# What are the chances?



## nickers103 (Aug 10, 2010)

So I am in the process of slowly, very slowly, attempting to piece together the potential pedigree of my one mare that was purchased in March. I have had very little to go off of except for the name "Eli" and that the vet approximates her age to be around 8-10. A few months ago I came across a QH mare named Eli listed on AllBreedsPedigree.com that had a birth date of 2002. Since the sire and dam were listed and each had some buckskin color listed in the lineage, I took a chance in attempting to investigate further.

I am slowly piecing information together through the help of the current and past owner of the dam.
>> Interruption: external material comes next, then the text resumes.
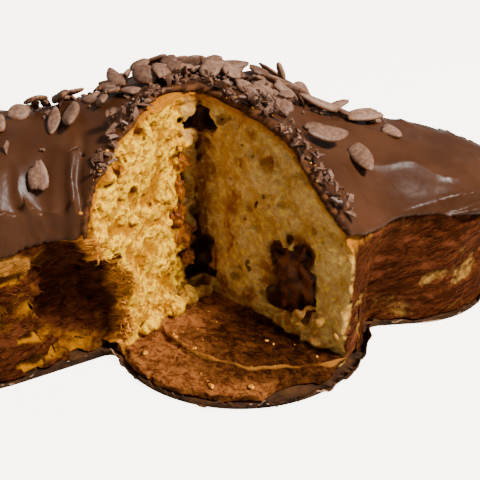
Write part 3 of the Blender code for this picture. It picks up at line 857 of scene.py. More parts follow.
def stains_and_corner_shade_at(x, y, z, cut, from_corner, on_right):
    stain_and_corner_shade = np.zeros_like(x)
    for side, along, height, spread in STAINS:
        spot = face_point(side, along, height)
        away = np.sqrt((x - spot.x) ** 2 + (y - spot.y) ** 2 + (z - spot.z) ** 2)
        stain_and_corner_shade = np.maximum(stain_and_corner_shade, STAIN_FULL - away / spread)
    # Painted shade: the stain colour darkens the crumb towards the inner corner.
    reach = CORNER_SHADE_REACH[0] - CORNER_SHADE_REACH[1] * on_right
    stain_and_corner_shade = np.maximum(stain_and_corner_shade, CORNER_SHADE[0] + CORNER_SHADE[1] * on_right - from_corner / reach)
    standing = share_of((wide_tear(x, y, z) - cut - STANDING[0]) / STANDING[1])
    return np.maximum(stain_and_corner_shade, LUMP_STAIN * standing * on_right)


def inside_forms(x, y, z, forms):
    inside = np.zeros_like(x)
    for form in forms:
        inside = np.maximum(inside, (FORM_FULL - away_from(x, y, z, form)) / FORM_FADE)
    return inside


def inside_cracks(x, y, z):
    inside = np.zeros_like(x)
    for height, right, wide, _, tall in CRACKS:
        spot, _ = corner_point(height, CRACK_MIDDLE, right)
        away = np.sqrt((x - spot.x) ** 2 + (y - spot.y) ** 2 + ((z - height) / tall * wide) ** 2)
        inside = np.maximum(inside, CRACK_FULL - away / wide)
    return inside


def mark_crumb(piece):
    x, y, z = mesh_points(piece).astype(float)
    wall_depth, top_depth = baked_depths(x, y, z)
    cut = from_wedge(x, y)
    face = share_of(1.0 - (cut - FACE_BAND[0]) / FACE_BAND[1])
    mark(piece, "wall_crust", 1.0 - wall_depth / WALL_BROWN - face * wall_depth / FACE_BROWN)
    mark(piece, "top_crust", 1.0 - top_depth / CROWN_BROWN)
    mark(piece, "torn_edge", share_of(FRINGE_FULL[0] - cut / FRINGE_REACH)
         * share_of(FRINGE_FULL[1] - from_dents(x, y, z) / FRINGE_WIDTH) * (x < FRINGE_END))
    mark(piece, "floor_crust", share_of((-cut - FLOOR_BAND[0]) / FLOOR_BAND[1])
         * share_of(1.0 - (z - floor_height(x, y) - FLOOR_SKIN[0]) / FLOOR_SKIN[1]))
    off_x, off_y = x - CORNER[0], y - CORNER[1]
    from_corner = np.hypot(off_x, off_y)
    left, right = face_out("left"), face_out("right")
    more_right = off_x * (right.x - left.x) + off_y * (right.y - left.y)
    on_right = share_of(0.5 + more_right / CORNER_DIVIDE)
    mark(piece, "stain_and_corner_shade", stains_and_corner_shade_at(x, y, z, cut, from_corner, on_right))
    open_face = share_of(cut / OPEN_FACE + OPEN_START)
    # The hollow mark: caverns and cracks, glazed and glossy, and painted dark with their shade as well.
    hollow = np.maximum(inside_forms(x, y, z, CAVERNS), inside_cracks(x, y, z))
    mark(piece, "hollow", hollow * open_face)
    # Painted shade inside the larger pores.
    mark(piece, "pore_shade", inside_forms(x, y, z, PORES) * open_face)
    # Painted shade, darker where the torn face lies deeper than its slow waves.
    mark(piece, "painted_pit_shade", PIT_START + (cut - wide_tear(x, y, z)) / PIT_DEPTH)
    low_lumps = share_of((LUMP_RADIUS - from_corner) / LUMP_FADE) * share_of((LUMP_TOP - z) / LUMP_FADE)
    near_corner = np.maximum(share_of((CORNER_RADIUS - from_corner) / CORNER_FADE), LOW_LUMPS * low_lumps)
    # The smooth mark makes the right face and the inner corner finer, and paints them with the shaded
    # dough.
    mark(piece, "smooth", np.maximum(on_right, near_corner))
    patch_x, patch_z, half_x, half_z = PALE_PATCH
    mark(piece, "pale", PALE_FULL - np.hypot((x - patch_x) / half_x, (z - patch_z) / half_z))
    full, back, wide = RIDGE_MARK
    mark(piece, "lip", full - np.abs(past_ridge(x, y) + back) / wide + summed(x, y, z, RIDGE_BREAKS))
    # The burnt patch: darker bottom crust, burnt and painted shadow as well.
    off_x, off_y = x - BURNT_SHADOW_PATCH["at"][0], y - BURNT_SHADOW_PATCH["at"][1]
    mark(piece, "burnt_shadow", 1.0 - np.hypot(off_x / BURNT_SHADOW_PATCH["long"], off_y / BURNT_SHADOW_PATCH["wide"])
         + summed(x, y, z, BURNT_SHADOW_EDGE))


CRUST_CELL = 0.0015
CRUST_BLOCK = ((-0.172, -0.055, 0.0), (0.117, 0.143, 0.1035))
FLOOR_BLOCK = ((-0.066, -0.0535, 0.0), (0.062, 0.034, 0.0160))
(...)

In the meantime, I was just curious what you all thought and if there might be a likelihood (though slim, I do understand) of my mare being the prodigy of these two horses.

The pedigree can be viewed here: Eli Quarter Horse










Dundee Colonel: 1995 Dun Quarter Horse Reining Stallion standing at stud at Texas A&M University


















Wranglers Robins Ella (Bailey): A 1996 Bay Quarter Horse Reining Mare










"Eli": The buckskin mare we purchased in March with the name "Eli"


----------



## Spotted (Sep 19, 2012)

The best I think is to try and find either the stallion or mare on google and see if you can find pictures of them and their progeny. Hopefully you will see one that will match your horse. I have seen on other websites people will post a horses offspring to show what they produce. Good Luck


----------



## Spotted (Sep 19, 2012)

Horse Center – Stallions « Department of Animal Science

This is where the stallion is.


----------



## verona1016 (Jul 3, 2011)

If the potential sire/dam are bay & dun, and your mare is buckskin, then no. If the sire is actually dunskin, then it's possible, but he doesn't look like it.


----------



## lilruffian (Jun 28, 2010)

I agree with verona1016, the only possible way would be if the sire was a dunskin, which i personally do not think he looks like one,


----------



## lilruffian (Jun 28, 2010)

Some of the others might take a peek at his pedigree here, it gives you a general idea of what his parentage is color-wise Dundee Colonel Quarter Horse


----------



## Nokotaheaven (Apr 11, 2012)

Going ONLY by conformation, she does look like the stallion, looks like she may have the same butt and shoulder


----------



## lilruffian (Jun 28, 2010)

Nokotaheaven said:


> Going ONLY by conformation, she does look like the stallion, looks like she may have the same butt and shoulder


 She could be of a very similarly bred line yes


----------



## nickers103 (Aug 10, 2010)

Thank you all so much for your responses! I, too, had been having difficultly trying to figure out if the stallion was considered a dunskin or not (I was pretty sure he was not). I'm glad to see I wasn't the only one.



Spotted said:


> The best I think is to try and find either the stallion or mare on google and see if you can find pictures of them and their progeny. Hopefully you will see one that will match your horse. I have seen on other websites people will post a horses offspring to show what they produce. Good Luck


This is an excellent suggestion I had tried but apparently never fully attempted. I came across a full list of prodigy for the sire (Dundee Colonel Quarter Horse) and here are some pictures I was able to find so far of some of the "foals" listed.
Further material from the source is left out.